Asked what the 1st District needs from D.C. Carl said there are some trade issues with some of the about three dozen foreign countries represented in businesses in the south Alabama district. 

“And we have some immigration issues we need to work on, especially in the ag community,” Carl said.

One issue facing farmers is a lack of labor, Carl said. He’d like to see changes made to the federal federal H2-A Visa program  that allows temporary immigrant labor in the agricultural industry.

“It’s backlogged with bureaucracy,” Carl said. “We’ve got to speed that program up… We need these people, we need them in our economy, but we have to do it in a structured way.

“… When you bring up immigration, people get all flustered and upset about it but you know these are people that actually do a job and perform a function that we need.”

Recent figures show about 1,449 certified H2-A workers in the state and more requested. 

“Many of Alabama’s farms depend on a reliable and affordable labor force,” said Hunter McBrayer, executive director of the Alabama Fruit and Vegetable Association and director of the Alabama Farmer Federation’s Greenhouse, Nursery and Sod Division.

“While agricultural producers work to employ as many local (domestic) workers as possible, we continue to see an aversion to farm labor by our existing workforce,” McBrayer said. “Due to this, farmers in Alabama and across the country depend on the H-2A foreign labor program. 
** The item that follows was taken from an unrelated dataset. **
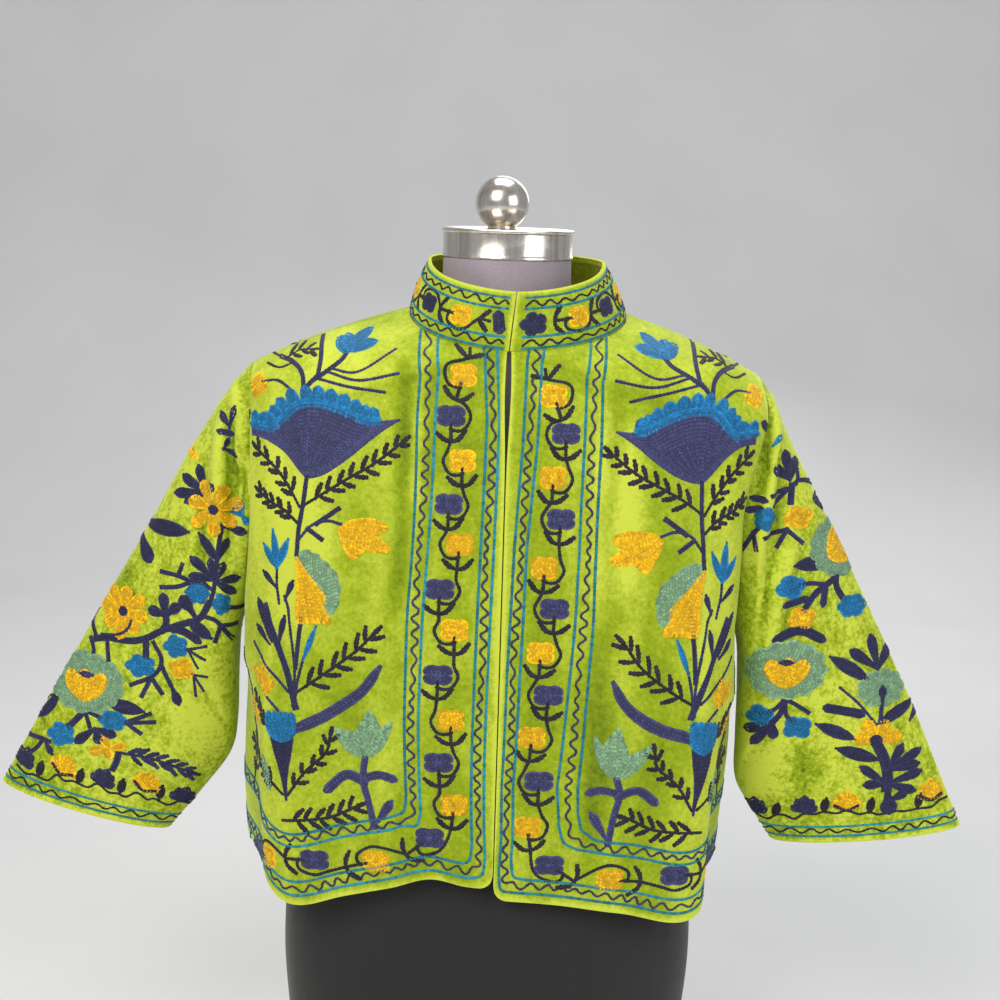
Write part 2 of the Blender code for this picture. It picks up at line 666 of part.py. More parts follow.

“… the program proves to be the only viable option to ensure that crops can be harvested from the field season after season. A more workable and streamlined application and certification process for growers is needed and continues to be a focus for farm advocacy groups across the country and here at home.”

Carl wasn’t ready Thursday to announce his chief of staff, but said building his team was coming along very well.

“I kept a lot of Congressman Byrne’s staff intentionally,” Carl said. “I worked with them as a county commissioner for the last six years, so I know most of them. I know how they respond to their constituents and the other elected officials and I’ve always found them a pleasure to work with, so I just kept as many of them as I could.”